At the beginning of World War II, the U.S. government acquired thousands of acres, near what is today the town of Weldon Spring, where facilities were built for munitions manufacturing for the war effort. Following the war, a number of uses were pursued for this large tract of now-unused land.

Alice Busch provided funding for the Missouri Department of Conservation to purchase the land and create the Busch Conservation Area in 1950. Ultimately, the University of Missouri received several hundred acres of land at the edge of the Busch Conservation Area for use as an agricultural experiment station, where it eventually created a research park in the 1990s.

It is this land — obtained for use as an agricultural experiment station, next to the current research park — that the university has agreed to sell to a home builder. The developer is requesting that the land currently designated as agricultural be rezoned to residential in order to allow construction of more than 400 homes and apartments.

Fortunately for Missourians, the conservation efforts started by Alice Busch inspired others. Decades after the creation of Busch and Weldon Spring Conservation Areas, Ted and Pat Jones provided funding to create Katy Trail State Park, which adjoins this property and has become the nation’s longest bike path. In 1987, when the Katy Trail was being considered, the Post-Dispatch stated “the scenery along the Missouri River is some of the state’s finest.”

In recent years, Great Rivers Greenway constructed a walking and cycling trail to connect this incredible scenery to fishing, birding, photography and nature opportunities in the backyards of St. Louis and St. Charles.

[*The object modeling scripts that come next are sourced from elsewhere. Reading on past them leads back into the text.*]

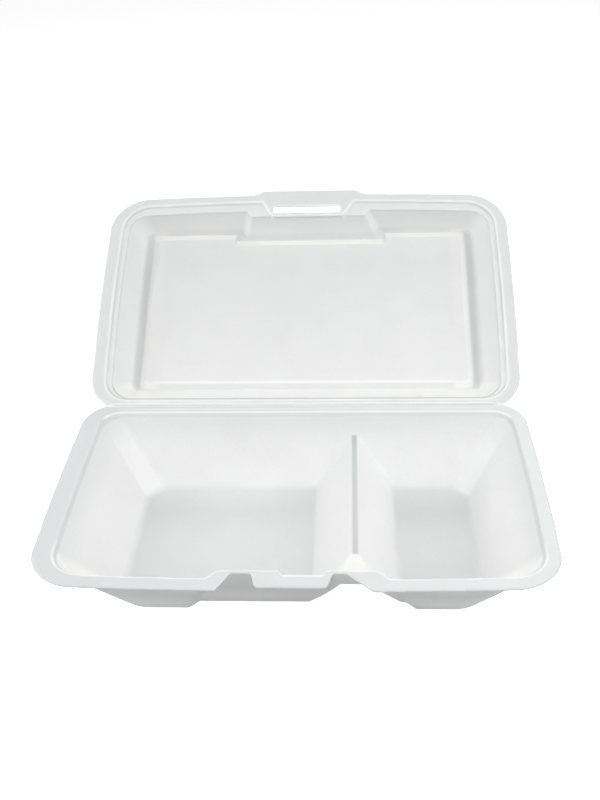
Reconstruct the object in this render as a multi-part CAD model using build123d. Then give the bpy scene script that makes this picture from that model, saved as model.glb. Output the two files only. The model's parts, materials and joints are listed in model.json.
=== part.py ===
from build123d import *
from collections import namedtuple
from math import sqrt
import os

# Foam clamshell container, open, in millimetres.
# Row frame: X along the hinge, +Y from the front edge to the hinge, +Z up, z = 0 on the table.
# Tray and lid are each drawn as a dish in a rim frame: the hinge axis is x at y = 0 and z = 0,
# the front edge lies at -y, the parting plane is z = 0 and the floor is at -z.
# "skin" is how far the form of a hollow is grown: 0 gives its inner faces, the foam its outer ones.

# Trimmed outline that tray and lid share: its round hinge corners run on past the crease line by the
# lap, and the crease cuts them off. The hinge lies this far behind the row frame's origin.
rim_length = 236.4
rim_depth = 140.3
front_bow = 2.8
side_bow = 1.1
front_corner = 24.0
hinge_corner = 19.0
hinge_lap = 2.4
hinge_place = 71.0

# Hinge crease and the open pose
closed_gap = 0.3
crease_radius = 0.9
crease_clearance = 0.05
lid_angle = 30.0

# Both dishes: how far the foam's outer step follows the inner one, how much the outer corners
# grow with the foam, how much of the rim's bow is left at the floor, and how far cutting shapes
# run past what they cut
outer_step_share = 0.8
outer_corner_share = 1.5
floor_bow_share = 0.2
past = 12.0

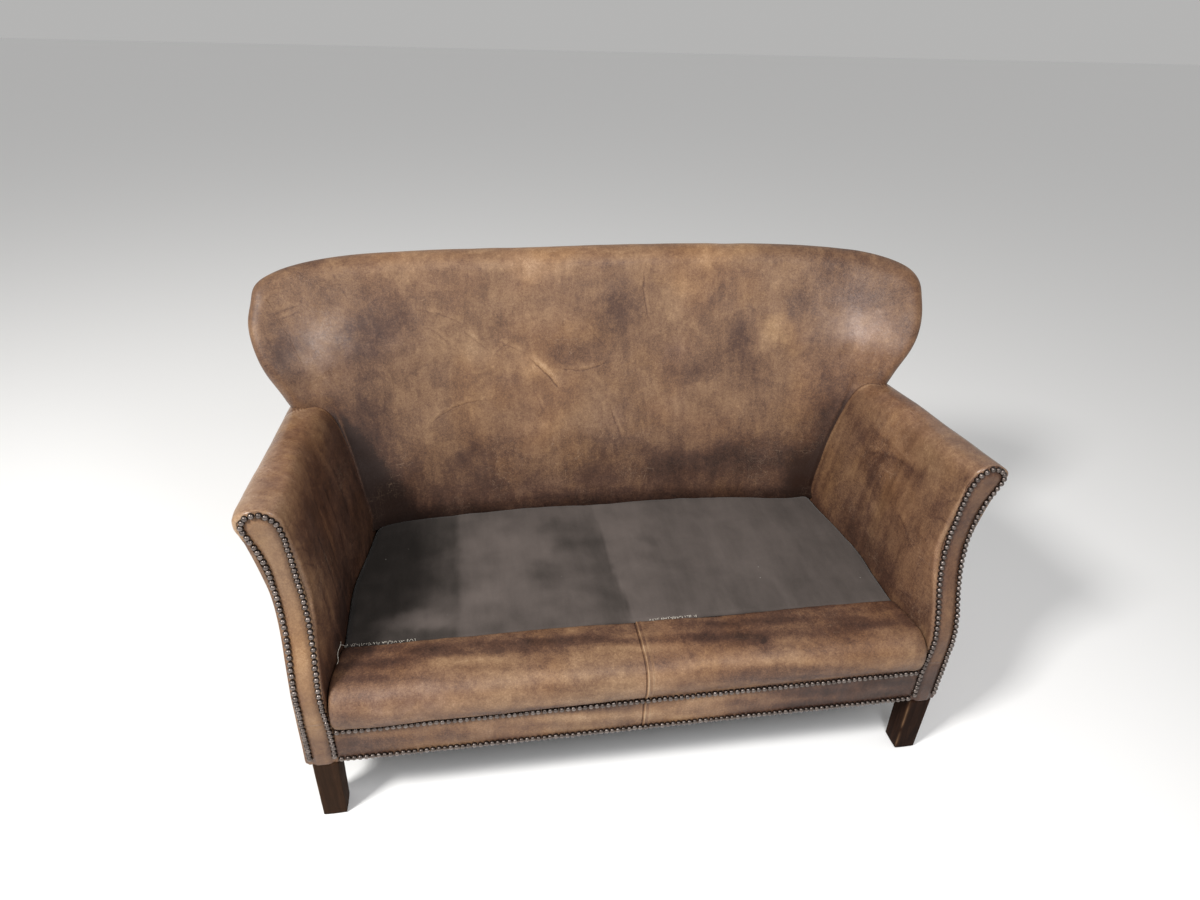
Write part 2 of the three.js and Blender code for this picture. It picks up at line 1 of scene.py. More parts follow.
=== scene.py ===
# %% [markdown]
# # A worn leather sofa
# This lesson dresses a packed construction model of a small two-seat sofa: a wrap-round back, low
# scrolled arms, a padded front roll, a bare cloth deck, rows of dome nails and four short legs. The
# construction gives every size. Here each cover becomes a surface worked out with numpy, and gets a finish
# made of shader nodes. We start by loading the frame.

# %% Load the frame
import itertools
import json
import math

import bpy
import numpy as np
from mathutils import Matrix, Vector


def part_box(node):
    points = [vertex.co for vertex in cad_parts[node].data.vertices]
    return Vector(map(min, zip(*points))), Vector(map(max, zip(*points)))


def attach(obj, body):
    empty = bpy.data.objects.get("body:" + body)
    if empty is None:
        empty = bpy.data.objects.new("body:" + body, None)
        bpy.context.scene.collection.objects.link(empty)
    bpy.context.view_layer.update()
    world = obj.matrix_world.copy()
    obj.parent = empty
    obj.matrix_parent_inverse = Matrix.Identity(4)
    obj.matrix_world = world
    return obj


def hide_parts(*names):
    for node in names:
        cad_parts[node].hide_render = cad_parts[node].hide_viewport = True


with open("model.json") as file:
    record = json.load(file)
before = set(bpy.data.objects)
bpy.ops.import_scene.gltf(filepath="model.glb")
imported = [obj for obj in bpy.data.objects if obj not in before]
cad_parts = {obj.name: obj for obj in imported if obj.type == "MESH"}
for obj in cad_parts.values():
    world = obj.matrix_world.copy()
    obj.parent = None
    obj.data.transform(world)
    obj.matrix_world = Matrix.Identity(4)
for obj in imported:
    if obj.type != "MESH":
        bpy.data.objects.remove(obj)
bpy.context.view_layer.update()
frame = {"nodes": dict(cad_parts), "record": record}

# %% [markdown]
# ## The camera and the light
# The view is from a standing person's height, a little to the left of the middle. A short lens close to the
# sofa gives the strong perspective. The camera's axes come from three turns: yaw, downward pitch and roll.

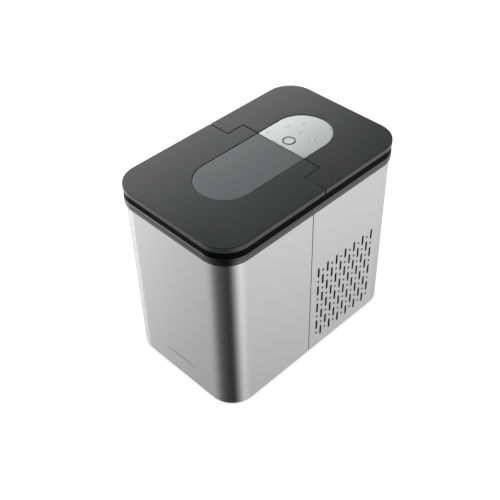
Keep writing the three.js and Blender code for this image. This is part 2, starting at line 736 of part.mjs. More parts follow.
const powerY = hingeLineY + POWER_FROM_HINGE;
const selectY = hingeLineY + SELECT_FROM_HINGE;
const fasciaTop = top - FASCIA_RECESS;
const fasciaBottom = fasciaTop - FASCIA_THICK;
const boardTop = lidBottom - BOARD_BELOW_LID;
const lensPlaces = LENSES.map(([x, behind]) => v2(x, hingeLineY + behind));

// Bars that link the lenses in turn, grown by a clearance, between two heights.
function lensBars(clearance, z0, z1) {
  const wide = LENS_BAR / 2 + clearance;
  return lensPlaces.slice(1).map((to, i) => {
    const from = lensPlaces[i];
    const run = to.clone().sub(from);
    const half = run.length() / 2 + wide;
    const middle = from.clone().lerp(to, 0.5);
    const link = box(-half, half, -wide, wide, z0, z1);
    return link.rotateZ(run.angle()).translate(middle.x, middle.y, 0);
  });
}

function rearCover() {
  const outside = prism(lidPlan(stepY + LID_GAP, coverFrontY, TONGUE_HALF + LID_GAP), 0, far);
  const rearRegion = (y) => prism(rect(-far, far, y, far), 0, far);
  const pocket = solid(prism(oval(0), fasciaBottom - GAP, far));
  const buttonHole = (radius, x, y) =>
    rod("z", radius + BUTTON_FLANGE + BUTTON_GAP, 0, far, x, y, 24);
  const skirtBottom = deckTop + COVER_SKIRT_ABOVE_DECK;
  const skirtOut = prism(bodyOutline(-COLLAR_WALL - SKIRT_CLEARANCE), skirtBottom, lidBottom + past);
  const skirtIn = prism(bodyOutline(-COLLAR_WALL - SKIRT_CLEARANCE - SKIRT_WALL), 0, far);
  const skirt = keep(cut(solid(skirtOut), skirtIn), rearRegion(coverFrontY + COVER_SKIRT_FROM_FRONT));
  const plate = topPlate().subtract(solid(outside)).subtract(pocket);
  const cover = cut(
    plate.add(skirt),
    buttonHole(POWER_RADIUS, 0, powerY),
    buttonHole(SELECT_RADIUS, SELECT_X, selectY),
    ...lensBars(GAP, 0, far),
    pinHole(TONGUE_HALF, TONGUE_HALF - PIN_IN_TONGUE + PIN_LENGTH + GAP),
    pinHole(-TONGUE_HALF + PIN_IN_TONGUE - PIN_LENGTH - GAP, -TONGUE_HALF),
  );
  return piece("rear_top_cover", cover, lidGrey);
}

function controls() {
  const region = prism(rect(-far, far, coverFrontY + GAP, far), 0, far);
  const hole = (radius, x, y, sides) => rod("z", radius, fasciaBottom - past, far, x, y, sides);
  const ringSeat = rod("z", RING_RADIUS + BUTTON_GAP, fasciaTop - RING_SEAT, far, 0, powerY, 24);
  const panel = cut(
    keep(solid(prism(oval(GAP), fasciaBottom, fasciaTop)), region),
    hole(POWER_RADIUS + BUTTON_GAP, 0, powerY, 24),
    ringSeat,
    hole(SELECT_RADIUS + BUTTON_GAP, SELECT_X, selectY, 16),
    ...lensPlaces.map(({ x, y }) => hole(LENS_RADIUS + GAP, x, y, 10)),
  );
  const ring = prism(
    circle(RING_RADIUS, 24),
    fasciaTop - RING_SEAT + GAP,
    fasciaTop + RING_HEIGHT,
    [circle(POWER_RADIUS + BUTTON_GAP, 24)],
  ).translate(0, powerY, 0);
  // A button: cap through the fascia, wider foot under it.
  const button = (radius) => {
    const [foot, crown] = [boardTop + BUTTON_TRAVEL + GAP, fasciaTop + BUTTON_RISE];
    const flangeTop = fasciaBottom - GAP;
    const flangeBottom = flangeTop - BUTTON_FLANGE_THICK;
    const profile = [
      [0, foot],
      [radius - BUTTON_STEM_INSET, foot],
      [radius - BUTTON_STEM_INSET, flangeBottom],
      [radius + BUTTON_FLANGE, flangeBottom],
      [radius + BUTTON_FLANGE, flangeTop],
      [radius, flangeTop],
      [radius, crown - BUTTON_ROUND / 2],
      [radius - BUTTON_ROUND, crown],
      [0, crown],
    ];
    return turned(profile, 24);
  };
  // One moulding: bars under the fascia, with a lens standing up into each hole.
  const barTop = fasciaBottom - GAP;
  const barBottom = barTop - LENS_BAR_THICK;
  const links = lensBars(0, barBottom, barTop);
  const lenses = lensPlaces.map(({ x, y }) =>
    rod("z", LENS_RADIUS, barBottom, fasciaTop, x, y, 10),
  );
  const { half, from, to } = CONTROL_BOARD;
  const [boardFront, boardBack] = [coverFrontY + from, coverFrontY + to];
  const board = box(-half, half, boardFront, boardBack, boardTop - BOARD_THICK, boardTop);
  return group(
    piece("control_fascia", panel, silver),
    piece("power_ring", ring, chrome),
    piece("power_button", button(POWER_RADIUS), whitePlastic, v3(0, powerY, 0)),
    piece("select_button", button(SELECT_RADIUS), whitePlastic, v3(SELECT_X, selectY, 0)),
    piece("indicator_light_pipe", join(...links, ...lenses), clearPlastic),
    piece("control_board", board, boardGreen),
  );
}

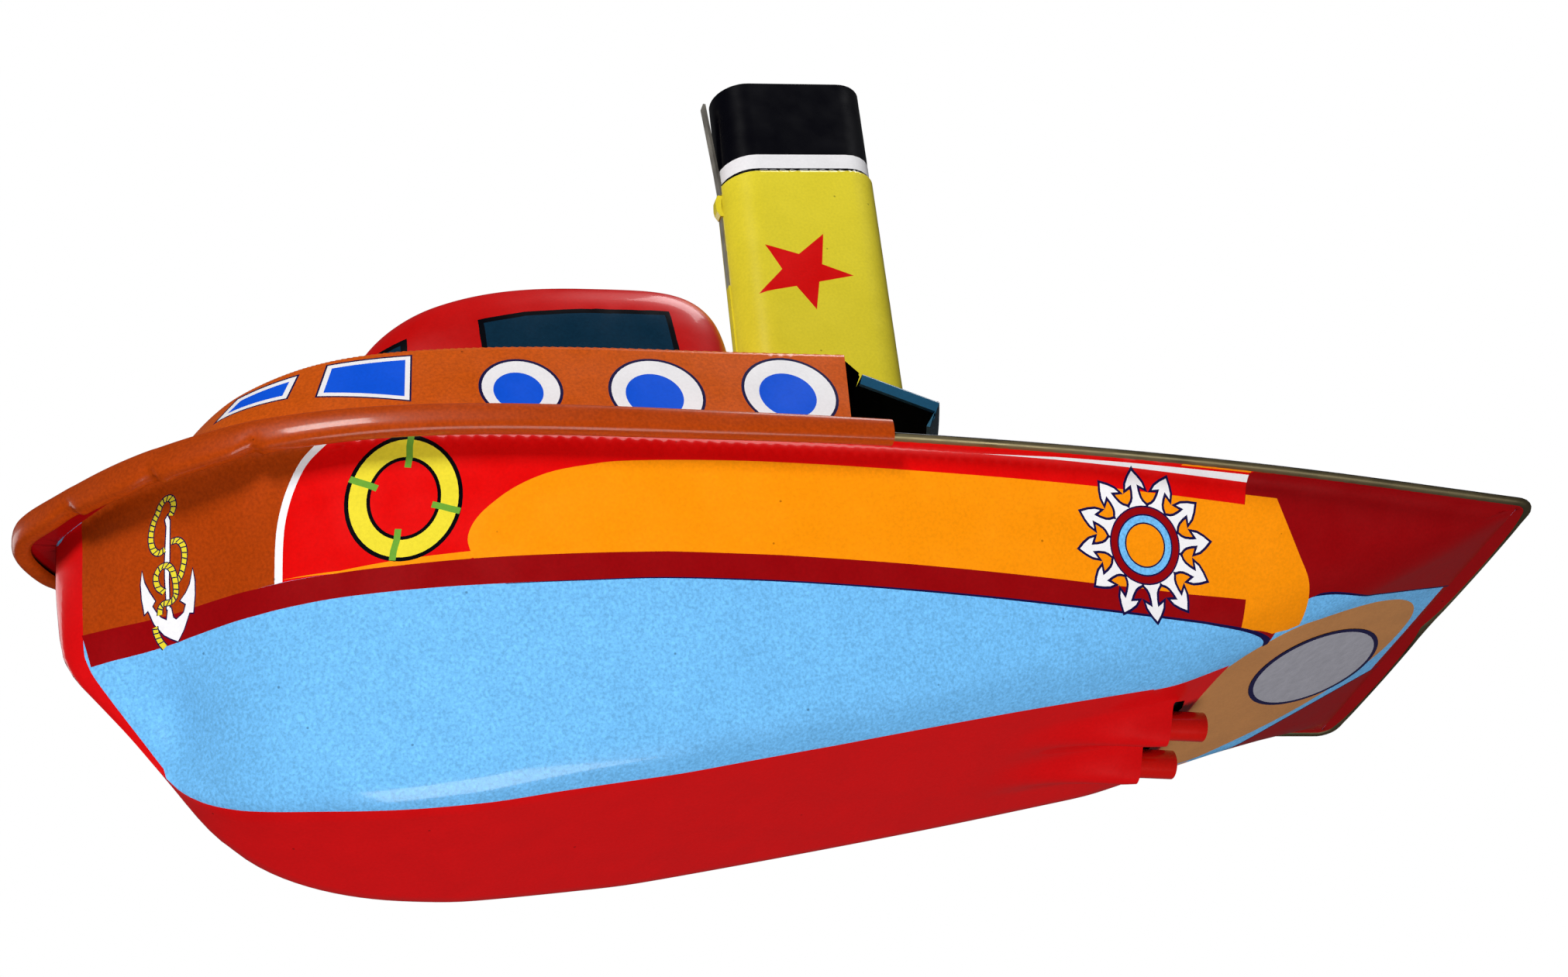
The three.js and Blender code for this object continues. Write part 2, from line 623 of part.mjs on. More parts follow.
const boat = new THREE.Group();
boat.add(deckFrame);
boat.rotation.y = pitch;

// The origin is under the middle of the whole boat, on the surface that it stands on.
boat.updateMatrixWorld(true);
const bounds = new THREE.Box3().setFromObject(boat, true);
boat.position.set(-(bounds.min.x + bounds.max.x) / 2, 0, kneeX * Math.sin(pitch) - kneeZ * Math.cos(pitch));

export default boat;
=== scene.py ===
"""Tinplate putt-putt tug boat: printed skins, rims, funnel and fittings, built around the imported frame.

Shapes are drawn in the deck frame, in millimetres: x aft from the bow tip, y to starboard, z up from
the deck edge. to_row() takes them to the row frame, in metres.
"""

import math

import bpy
import numpy as np
from mathutils import Matrix, Vector
from mathutils.geometry import delaunay_2d_cdt


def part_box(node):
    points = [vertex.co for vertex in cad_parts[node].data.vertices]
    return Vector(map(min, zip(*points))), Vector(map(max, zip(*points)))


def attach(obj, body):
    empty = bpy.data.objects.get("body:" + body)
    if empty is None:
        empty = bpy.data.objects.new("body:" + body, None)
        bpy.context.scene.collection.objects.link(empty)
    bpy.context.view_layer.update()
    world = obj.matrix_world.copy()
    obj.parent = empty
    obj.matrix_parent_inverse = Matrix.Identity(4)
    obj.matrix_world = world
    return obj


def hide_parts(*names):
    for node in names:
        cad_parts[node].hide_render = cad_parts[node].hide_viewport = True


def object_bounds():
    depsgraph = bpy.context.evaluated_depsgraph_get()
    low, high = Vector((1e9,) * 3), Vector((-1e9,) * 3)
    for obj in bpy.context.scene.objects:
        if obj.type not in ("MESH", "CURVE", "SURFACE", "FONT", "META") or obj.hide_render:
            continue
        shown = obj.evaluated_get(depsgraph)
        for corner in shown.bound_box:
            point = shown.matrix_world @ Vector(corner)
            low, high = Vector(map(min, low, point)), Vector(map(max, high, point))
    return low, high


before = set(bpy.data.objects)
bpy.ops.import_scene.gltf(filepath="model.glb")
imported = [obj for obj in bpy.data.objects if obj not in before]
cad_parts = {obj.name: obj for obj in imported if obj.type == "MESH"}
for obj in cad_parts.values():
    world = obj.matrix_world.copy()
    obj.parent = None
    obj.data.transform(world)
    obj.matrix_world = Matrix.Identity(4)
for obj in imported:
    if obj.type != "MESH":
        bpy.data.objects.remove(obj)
cad_low, cad_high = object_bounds()

MM = 0.001
BOAT, SLIDE = "boat", "candle_slide"
GAUGE = 0.35  # drawn thickness of the sheet

# ---- the deck frame ---------------------------------------------------------------------------

PITCH = math.atan(0.18)
KNEE_X, KNEE_Z = 56.0, -26.4
RIM_BOTTOM = -1.3
ORIGIN_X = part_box("deck_cabin")[0].x / MM - math.sin(PITCH) * RIM_BOTTOM
ORIGIN_Z = KNEE_X * math.sin(PITCH) - KNEE_Z * math.cos(PITCH)


def pitched(vectors, angle):
    """Vectors turned in the x-z plane; a positive angle takes x downwards."""
    v = np.asarray(vectors, float)
    c, s = math.cos(angle), math.sin(angle)
    return np.stack([c * v[..., 0] + s * v[..., 2], v[..., 1], c * v[..., 2] - s * v[..., 0]], -1)


def to_row(points):
    return (pitched(points, PITCH) + (ORIGIN_X, 0, ORIGIN_Z)) * MM


def turn_row(vectors):
    return pitched(vectors, PITCH)


# ---- curves -----------------------------------------------------------------------------------


def ramp(value, start, end):
    """0 before start, 1 after end and straight between."""
    return np.clip((value - start) / (end - start), 0, 1)


def bezier(b, start, corner, end):
    """Quadratic curve from start to end, drawn towards corner."""
    return (1 - b) ** 2 * start + 2 * b * (1 - b) * corner + b * b * end


def steps(marks, counts):
    """Stations from mark to mark, each run with its own count."""
    runs = [np.linspace(a, b, n)[:-1] for a, b, n in zip(marks, marks[1:], counts)]
    return np.concatenate(runs + [marks[-1:]])


def through(points):
    """Smooth y(x) through points in order of x."""
    xs, ys = (np.array(c, float) for c in zip(*points))
    last = len(xs) - 1
    before, after = np.maximum(np.arange(last + 1) - 1, 0), np.minimum(np.arange(last + 1) + 1, last)
    slopes = (ys[after] - ys[before]) / (xs[after] - xs[before])

    def curve(x):
        x = np.clip(x, xs[0], xs[-1])
        i = np.clip(np.searchsorted(xs, x, side="right") - 1, 0, last - 1)
        span = xs[i + 1] - xs[i]
        t = (x - xs[i]) / span
        t2, t3 = t * t, t * t * t
        return (
            (2 * t3 - 3 * t2 + 1) * ys[i]
            + (t3 - 2 * t2 + t) * span * slopes[i]
            + (3 * t2 - 2 * t3) * ys[i + 1]
            + (t3 - t2) * span * slopes[i + 1]
        )

    return curve


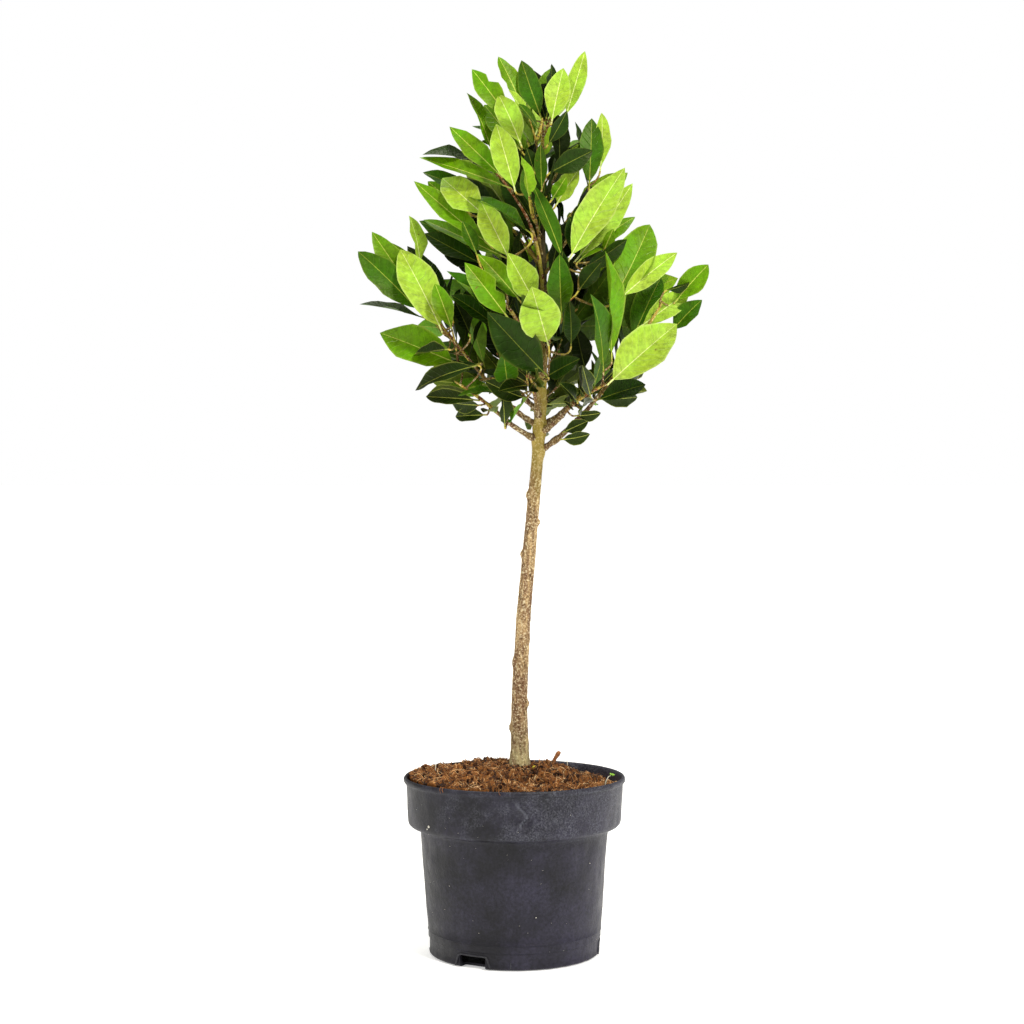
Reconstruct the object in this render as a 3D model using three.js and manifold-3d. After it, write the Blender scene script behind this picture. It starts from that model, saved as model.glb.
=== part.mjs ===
// A standard bay: a bay laurel on one bare trunk, with a loose crown of leafy shoots, in its nursery pot.
// Millimetres, +Z up. The origin is the middle of the pot's flat underside. The plant's front faces -Y.
import * as THREE from "three";
import { mergeVertices } from "three/addons/utils/BufferGeometryUtils.js";
import Module from "manifold-3d";

const wasm = await Module();
wasm.setup();

const GAP = 0.3; // air left between two pieces that bear on each other
const UP = new THREE.Vector3(0, 0, 1);
const { degToRad, lerp, smoothstep } = THREE.MathUtils;

// ---- Driving dimensions ----

const POT = {
  height: 152,
  wall: 1.6,
  rimRadius: 95,
  rimHeight: 5,
  collarTopRadius: 93,
  collarFootRadius: 91.8,
  collarFootZ: 115,
  shoulderZ: 109,
  bodyTopRadius: 81.6,
  bodyFootRadius: 73.6,
  footBandZ: 17,
  footRadius: 73.2,
  chamfer: 3,
  sides: 36,
};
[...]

This is a long history but reflective of the effort that many Missourians have put into creating and conserving a connected landscape that adds to the quality of life for thousands of visitors and residents. This public enjoyment is what those who worked so hard and gave so generously imagined. Alice Busch, Ted and Pat Jones, the taxpayers and donors who support Great Rivers Greenway, and Missouri taxpayers who support our exceptional Conservation Department didn’t envision a subdivision overlooking the hillsides and trails that they conserved and created. Ironically this is happening on land owned by Missouri’s land grant university.

Currently the University of Missouri’s Board of Curators is recommending the sale of this land for a private housing development. This land derives much of its value because of the conservation work “in the neighborhood” over the past 70 years.

Obviously, in challenging fiscal times, adequate funding for the university is a priority, and all assets must be evaluated. Nonetheless, this is an ideal time for the curators to lead and to preserve something of lasting value for all of our citizens. If the property must be sold, there are creative ways to restrict development so that it doesn’t affect the peaceful enjoyment of this beautiful and fragile bluff overlooking the Missouri River, Katy Trail and Busch Greenway. Perhaps, if given an opportunity, other “conservation buyers” would have an interest in purchasing this property — as Alice Busch did decades ago.

The university’s curators are dedicated public servants in a long line of custodians of these special public properties. As leaders, it is often necessary to act in ways that extend beyond the immediate, to respect the gifts that all of us have been given by generous donors. To us, this is such an opportunity, one that would benefit from additional thought by the university. This proposal would change forever the face of this very special place that others have worked for decades to conserve.

Trudy Busch Valentine is a registered nurse and conservationist. Dan Burkhardt is founder of the Katy Land Trust, and Connie Burkhardt is curator emeritus for the University of Missouri System.